In the spring of 2015 I was privileged to travel the country and visit all of the Gogglebox households for the second official companion book. It was a pilgrimage. My second port of call was the neat suburban Liverpool semi of Leon and June. He had just turned 80 at the time.
Those repose in his favourite, mushroom-coloured recliner is his default position, I was surprised when he jumped up to offer to make me a ham sandwich. June was 78 at the time, and I noted that they are of a vintage where the short-term memory is less robust than the long-term. Both rely on the other to remember for them. “Who was I raging about last night, June?” Leon shouted. “Lorraine Kelly,” replies June. They were a collective intelligence.

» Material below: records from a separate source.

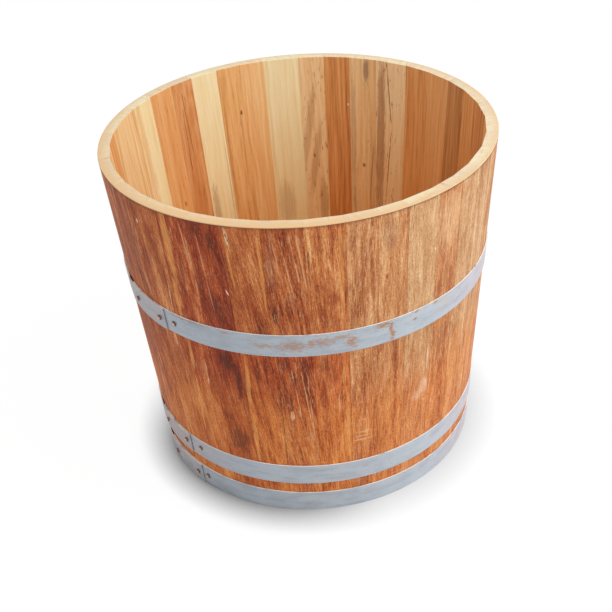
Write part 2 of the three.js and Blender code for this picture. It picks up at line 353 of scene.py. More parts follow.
class Bench:
    """A material's node tree being wired. Each method adds one or two nodes and gives what comes out."""

    def __init__(self, name: str) -> None:
        """Starts an empty material.

        Args:
            name: The material's name.
        """
        self.material = bpy.data.materials.new(name)
        self.material.use_nodes = True
        self.tree = self.material.node_tree
        self.tree.nodes.clear()

    def add(
        self, kind: str, inputs: dict[str | int, object] | None = None, **settings: object,
    ) -> bpy.types.Node:
        """Adds a node.

        Args:
            kind: The node's type, without its ShaderNode prefix.
            inputs: A socket or a value for each input, by name or number.
            settings: The node's own properties.

        Returns:
            The node.
        """
        node = self.tree.nodes.new("ShaderNode" + kind)
        for setting, value in settings.items():
            setattr(node, setting, value)
        for key, value in (inputs or {}).items():
            if isinstance(value, bpy.types.NodeSocket):
                self.tree.links.new(value, node.inputs[key])
            else:
                node.inputs[key].default_value = value
        return node

    def place(self, origin: Triple = (0, 0, 0), turn: Triple = (0, 0, 0)) -> Socket:
        """Object coordinates, read from an origin of their own and turned back to it."""
        coordinates = self.add("TexCoord").outputs["Object"]
        return self.frame_of(coordinates, origin, turn, (1, 1, 1))

    def frame_of(self, vector: Socket, origin: Triple, turn: Triple, scale: Triple) -> Socket:
        """A vector as seen from a frame with that origin, turn and unit lengths."""
        inputs = {"Vector": vector, "Location": origin, "Rotation": turn, "Scale": scale}
        return self.add("Mapping", inputs, vector_type="TEXTURE").outputs[0]

    def parts(self, vector: Socket) -> tuple[Socket, Socket, Socket]:
        """The three parts of a vector."""
        x, y, z = self.add("SeparateXYZ", {0: vector}).outputs
        return x, y, z

    def whole(self, x: Socket | float, y: Socket | float, z: Socket | float) -> Socket:
        """A vector from its three parts."""
        return self.add("CombineXYZ", {0: x, 1: y, 2: z}).outputs[0]

    def math(
        self, operation: str, a: Socket | float, b: Socket | float = 0.0, c: Socket | float = 0.0,
    ) -> Socket:
        """One sum on up to three numbers."""
        return self.add("Math", {0: a, 1: b, 2: c}, operation=operation).outputs[0]

    def times(self, a: Socket | float, b: Socket | float) -> Socket:
        """The product of two numbers."""
        return self.math("MULTIPLY", a, b)

    def waver(self, value: Socket | float, noise: Socket, amount: float) -> Socket:
        """A value that noise shifts either way."""
        return self.math("MULTIPLY_ADD", self.math("SUBTRACT", noise, 0.5), amount, value)

    def vector(self, operation: str, a: Socket, b: Socket | Triple = (0, 0, 0)) -> Socket:
        """One sum on two vectors."""
        node = self.add("VectorMath", {0: a, 1: b}, operation=operation)
        return node.outputs["Value" if operation in ("LENGTH", "DOT_PRODUCT") else "Vector"]

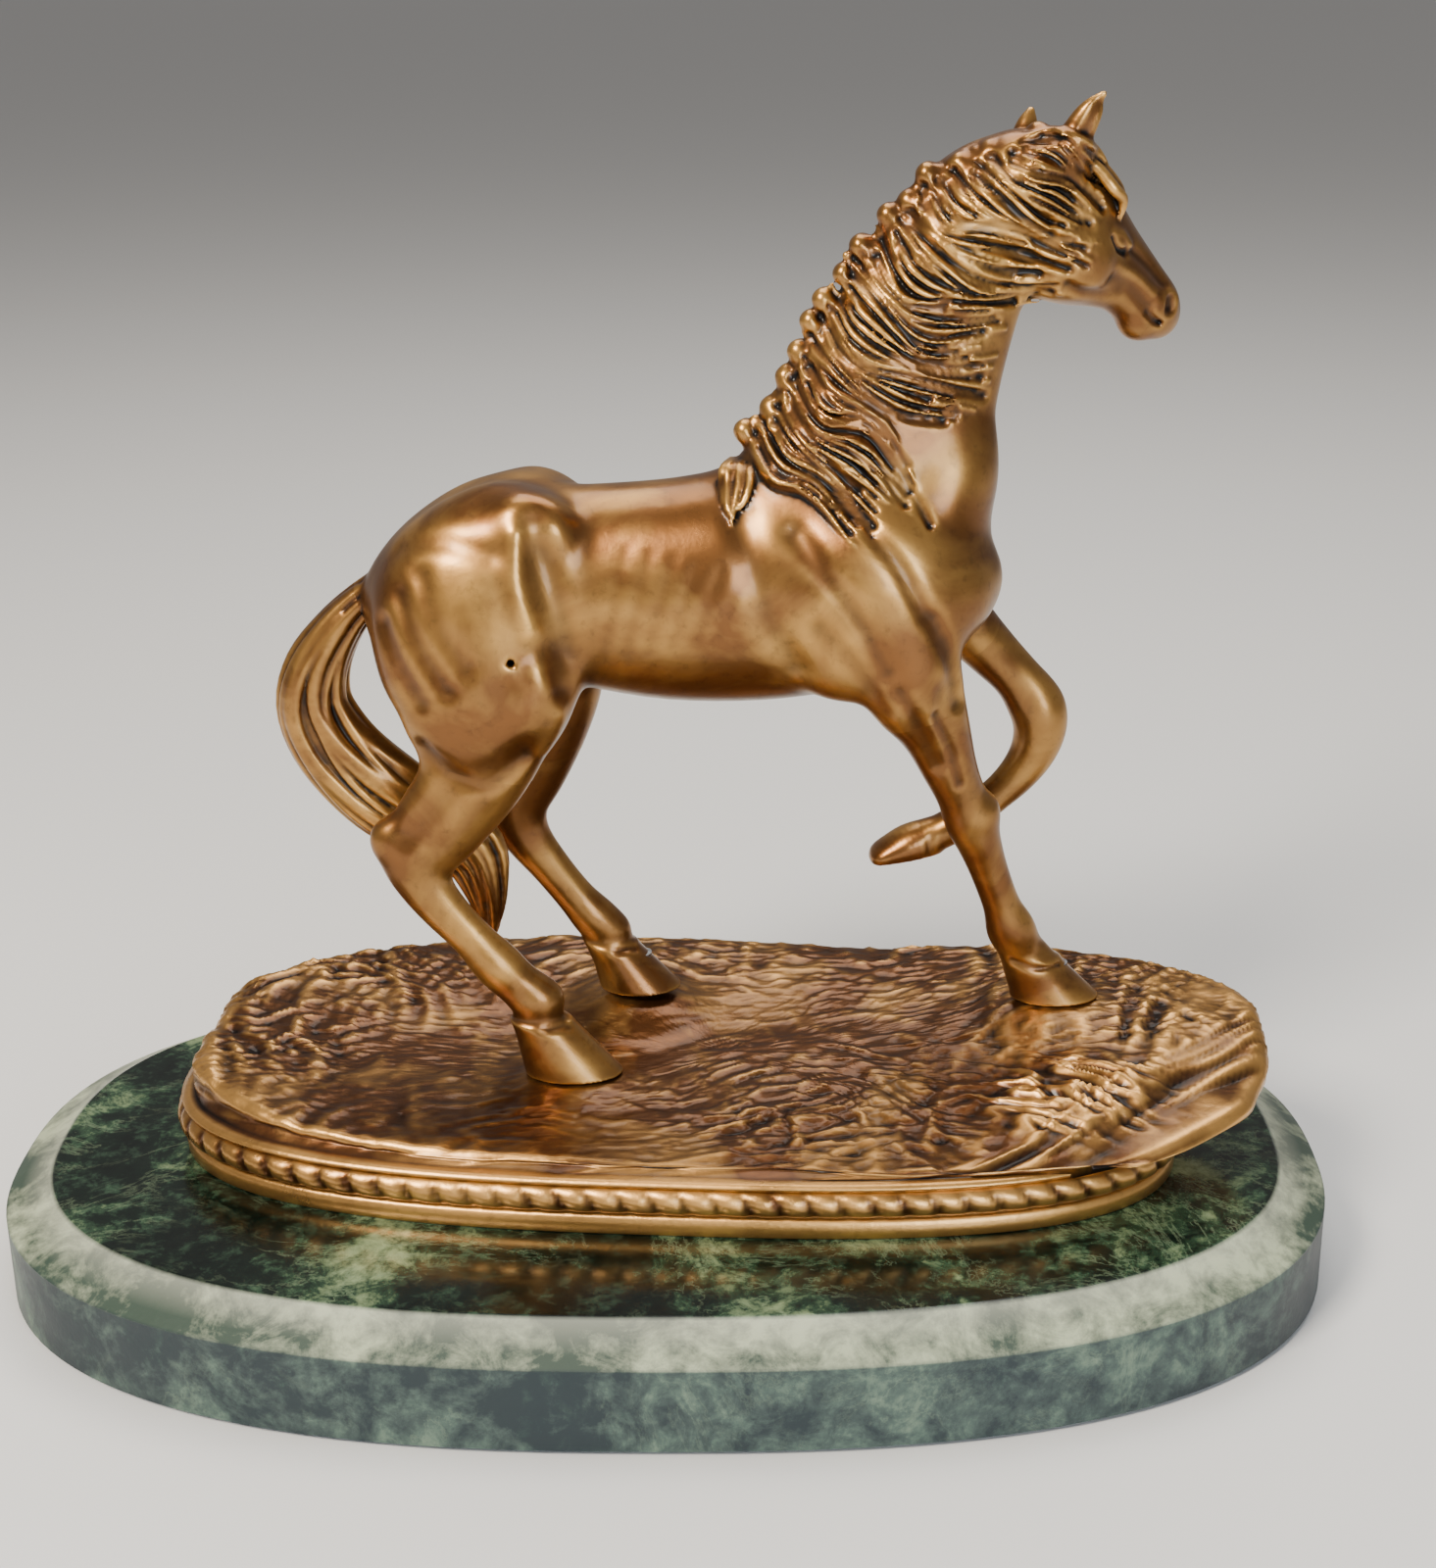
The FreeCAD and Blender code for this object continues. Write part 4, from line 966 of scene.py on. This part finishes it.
core_pin = (-30, 120)
core_pin_radius, core_pin_depth = 0.85, 3.0
wax = form((-70, -16, 84), (82, 35, 178), 0.56, model_neck, model_right_fore, model_left_fore,
           model_right_hind, model_left_hind)
pin_y = wax.side_at(wax.near_side(), np.array([core_pin]))[0]
cut, px, py, pz = wax.around(np.array([[core_pin[0], pin_y, core_pin[1]]]), core_pin_depth)
pit = core_pin_radius - np.sqrt((px - core_pin[0]) ** 2 + (pz - core_pin[1]) ** 2) + 0 * py
wax.gap[cut] = np.maximum(wax.gap[cut], pit.astype(np.float32))
model_tail(wax)
model_mane(wax)
cast("torso_bronze", "torso_casting", wax, (neck_joint, right_foreleg_joint, left_foreleg_joint,
                                            right_hind_joint, left_hind_joint, tail_joint), 1, (0, 28, 130))


# Neck and head: one casting with ears, forelock and the mane, which was rolled on in wax locks.
# The head is turned about 24 degrees to the horse's left.
head_run = ((78, 8.5, 218.5, 7, 8.5), (83, 10, 211.8, 8, 12.6), (88.5, 12, 204.6, 8.2, 13.2),
            (94, 14.2, 200.6, 7, 10.8), (99.3, 16.6, 197, 5.9, 8.6), (104, 19, 192.4, 5.4, 7.6),
            (107, 20.8, 189, 5.5, 7.2), (108.8, 21.7, 187, 4.6, 5.8))


def on_head(along, up, out):
    """Point on the head: along its length, up towards the forehead, out towards the near side."""
    run = np.array(head_run, float)[:, :3]
    k = int(min(along, len(run) - 2))
    n = run[k + 1] - run[k]
    n = n / np.linalg.norm(n)
    level = np.cross([0, 0, 1], n)
    level = level / np.linalg.norm(level)
    spot = run[k] + (run[k + 1] - run[k]) * (along - k)
    return tuple(spot + np.cross(n, level) * up - level * out)


def model_head(wax):
    wax.bar(head_run, 3, 5, True)
    for way in (-1, 1):
        wax.lump(on_head(2, -4, 4.7 * way), (7.5, 3, 7.2), 5, -20)
        wax.lump(on_head(6, 2.2, 3.6 * way), (3.2, 2.3, 2.9), 2, -45)
    wax.lump(on_head(6.1, -5.8, 0), (3.8, 3.4, 2.9), 2, -30)


# Eye corner, brow, cheek ridge, jaw hollow, nose hollow, throat, nostril and its rim, mouth, cheek root.
# Each is a path in places on the head, a depth (negative for a ridge) and a width.
head_lines = (
    (((2.6, 3.6, 7.2), (2.95, 2.6, 6.9), (3.35, 2.6, 6.138)), 0.9, 0.75),
    (((2.55, 5.2, 6.6), (2.95, 5.8, 6.27), (3.4, 4.8, 5.94)), -0.7, 0.9),
    (((3.3, -0.2, 6.27), (4.2, 0.2, 5.412), (5, 0.2, 4.752)), -0.7, 1.1),
    (((3.4, -3.2, 6.27), (4.3, -2.6, 5.61), (5.2, -2.4, 4.62)), 0.7, 1.6),
    (((3.2, 4, 5.28), (4.4, 3.8, 4.356), (5.4, 3.2, 3.63)), 0.7, 1.5),
    (((2.2, -9, 6.6), (3.2, -7.5, 6.6), (4, -4.6, 5.61)), 0.8, 1.5),
    (((6.1, 2.8, 5.6), (6.5, 1.4, 5.4)), 2.2, 1.15),
    (((5.75, 3.2, 4.4), (6.4, 3.6, 4)), -0.5, 0.8),
    (((5.5, -3.2, 4.6), (6.2, -2.9, 4.8), (6.9, -1.9, 3.4), (7, -1.6, 0)), 1.1, 0.7),
    (((1.4, -11, 5), (0.9, -12, 3)), 1, 2.4))


def detail_head(wax):
    """Eyeballs, then the lines of both cheeks."""
    for way in (-1, 1):
        wax.lump(on_head(3, 3.7, 5.6 * way), (2.2, 1.4, 1.3), 0.7, -42)
        for path, depth, width in head_lines:
            wax.press([on_head(along, up, out * way) for along, up, out in path], depth, width)


def model_ears(wax):
    wax.bar(((85.5, 7, 220, 3, 3.6), (87.6, 5.4, 225, 2.5, 3.5), (90.2, 4.4, 230, 1.9, 2.8),
             (92.7, 3.8, 233.6, 0.8, 1.2), (93.4, 3.6, 234.6, 0.3, 0.4)), 1.2, 5)
    wax.press(((88.8, 2.6, 224.6), (90.9, 2, 229), (92.8, 2.6, 232.6)), 1.5, 1.2)
    wax.bar(((78.5, 14, 218, 3, 3.4), (78.6, 15.4, 223, 2.6, 3.2), (79.2, 16.4, 227, 1.8, 2.3),
             (80, 17, 230, 0.7, 0.9)), 1.2, 5)
    wax.press(((81, 13.4, 222), (81.6, 14.4, 227)), 1.2, 1.1)


wax = form((8, -14, 128), (116, 32, 237), 0.46, model_neck, model_head)
detail_head(wax)
model_ears(wax)
model_mane(wax)
cast("head_bronze", "neck_and_head", wax, (neck_joint,), -1, (108, 22, 186))


# Legs: solid castings, doweled and brazed under the trunk. Three stand on the ground on studs
# run up into the hooves; the left foreleg is lifted and folded.
def model_hoof(wax, x, y, sole, length, width, height, lean):
    """Hoof wall with its coronet, standing flat."""
    cut, gx, gy, gz = wax.around(np.array([[x - lean / 2, y, sole + height / 2]]), length + height)
    if any(c.stop <= c.start for c in cut):
        return
    t = np.clip((gz - sole) / height, 0, 1)
    long, wide = length * (1 - 0.42 * t), width * (1 - 0.26 * t)
    flat = np.sqrt(((gx - x + lean * t) / long) ** 2 + ((gy - y) / wide) ** 2)
    wall = np.maximum((flat - 1) * width * 0.9, np.abs(gz - sole - height / 2) - height / 2 + 0.8)
    wax.join(cut, wall.astype(np.float32) - 0.3, 3.6)
    cut, gx, gy, gz = wax.around(np.array([[x, y, sole - 3]]), length + 6)
    wax.gap[cut] = np.maximum(wax.gap[cut], sole - gz)
    top, middle = sole + height, x - lean
    wax.press(((middle - length * 0.5, y - width * 0.75, top + 1), (middle, y - width * 0.86, top - 0.5),
               (middle + length * 0.6, y - width * 0.4, top - 1.2)), 0.7, 0.9)


def standing_leg(node, block, model, stand, hoof, joint):
    """A leg with its hoof flat on the ground."""
    wax = form(*block, model)
    model_hoof(wax, *stand, *hoof)
    cast(node + "_bronze", node, wax, (joint,), -1, stand)


standing_leg("right_foreleg", ((40, -18, 25), (108, 26, 124), 0.36), model_right_fore,
             right_fore_stand, (10.2, 6.8, 10.5, 6), right_foreleg_joint)

raised_hoof = flow(((66.5, 20.8, 67.6, 3.6, 3.6), (63.6, 20.7, 66.4, 3.8, 3.9), (61.2, 20.7, 65.4, 4.7, 4.8),
                    (57.4, 20.6, 64.2, 5.3, 4.7), (53.6, 20.5, 62.8, 5.2, 3.7), (50.8, 20.4, 61.8, 4.8, 2.6),
                    (49.4, 20.4, 61.2, 3.4, 1)))
wax = form((40, 2, 54), (98, 34, 142), 0.36, model_left_fore)
wax.join(*wax.near(raised_hoof, 8), 0.9)
cut, hx, hy, hz = wax.around(np.array([[57, 20.6, 60.5]]), 9)
wax.gap[cut] = np.maximum(wax.gap[cut], 60.3 + 0.15 * (hx - 50) - hz)
wax.press(((60, 20.5, 61.4), (56, 20.5, 60.8), (53, 20.5, 60.4)), 1.2, 2.2)
wax.press(((62.8, 15.8, 70), (62.2, 15.4, 66.5), (62.6, 15.8, 62.5)), 0.9, 0.9)
cast("left_foreleg_bronze", "left_foreleg", wax, (left_foreleg_joint,), -1, (50, 20, 61))

standing_leg("right_hind_leg", ((-68, -20, 15), (-2, 12, 112), 0.38), model_right_hind,
             right_hind_stand, (11, 7.2, 14, 7.5), right_hind_joint)
standing_leg("left_hind_leg", ((-52, 8, 23), (10, 36, 110), 0.38), model_left_hind,
             left_hind_stand, (9.5, 7, 12, 7), left_hind_joint)


# Tail: one casting of combed hair, doweled to the dock; its tip hangs between the hind legs.
# The trunk's wax holds the same strands, so the hair runs on across the joint.
wax = Wax((-92, -2, 36), (-24, 24, 140), 0.4)
model_tail(wax)
cast("tail_bronze", "tail_casting", wax, (tail_joint,), -1, (-40, 12, 46))


# Hidden metal: dowels across the joints, studs with washers and nuts under the hooves, and the two
# bolts with wide washers that pull the ground casting down on the marble.
def turned_metal(name, colour, dull, streak):
    """Drawn or turned metal with fine lines and stain."""
    made, tree, shader = material(name)
    place = add(tree, "ShaderNodeTexCoord").outputs["Object"]
    stretched = add(tree, "ShaderNodeMapping", Vector=place, Scale=(300, 300, streak)).outputs[0]
    lines = noise(tree, stretched, 3.0, 4.0)
    stain = noise(tree, place, 160.0, 4.0)
    stained = mix(tree, spread(tree, stain, 0.4, 0.7, 0.0, 0.5), (*colour, 1),
                  (*(c * 0.45 for c in colour), 1))
    wire(tree, shader, stained, spread(tree, lines, 0.3, 0.7, dull - 0.1, dull + 0.12), lines, 0.3, 0.0001)
    shader.inputs["Metallic"].default_value = 1.0
    return made


zinc = turned_metal("zinc_steel", (0.52, 0.53, 0.55), 0.36, 2000)
rod_bronze = turned_metal("rod_bronze", (0.62, 0.4, 0.18), 0.32, 30)
for node in ("tie_bolts", "tie_washers", "hoof_studs", "hoof_washers", "hoof_nuts"):
    dress(node, zinc)
for node in ("neck_dowels", "foreleg_dowels", "hindleg_dowels", "tail_dowel"):
    dress(node, rod_bronze)
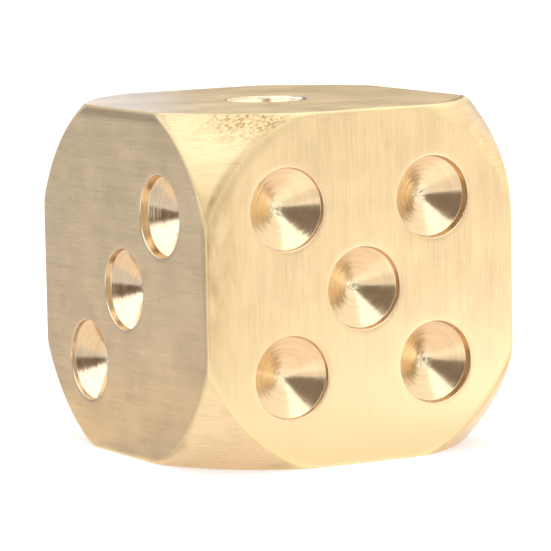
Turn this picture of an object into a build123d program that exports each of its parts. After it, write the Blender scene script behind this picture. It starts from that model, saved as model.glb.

They were warm hosts; biscuits and cafetière coffees arrived with the sandwich. Our time together was dominated by talk of the general election, only a few days away. “If any party forms a coalition with UKIP,” stated Leon the proud socialist. “I’m going to New Zealand!” (One of their two daughters lives there.)
It was true of all the Goggleboxers, but they were exactly the same in real life as they appeared, or appear, on TV. It was no scoop to observe that Leon is incorrigible, for instance. He made no attempt to disguise his appreciation of Countdown boffin Rachel Riley, as we sat down together to watch an edition for the book.
While Leon cooed over Rachel Riley, June made notes on the back cover of Radio Times, which they get every week. Keen travellers, he told me about his bucket list, which had mostly been ticked off but still contained Nashville. June wasn’t keen. “If you’re going there, I’m going to the Grand Canyon.”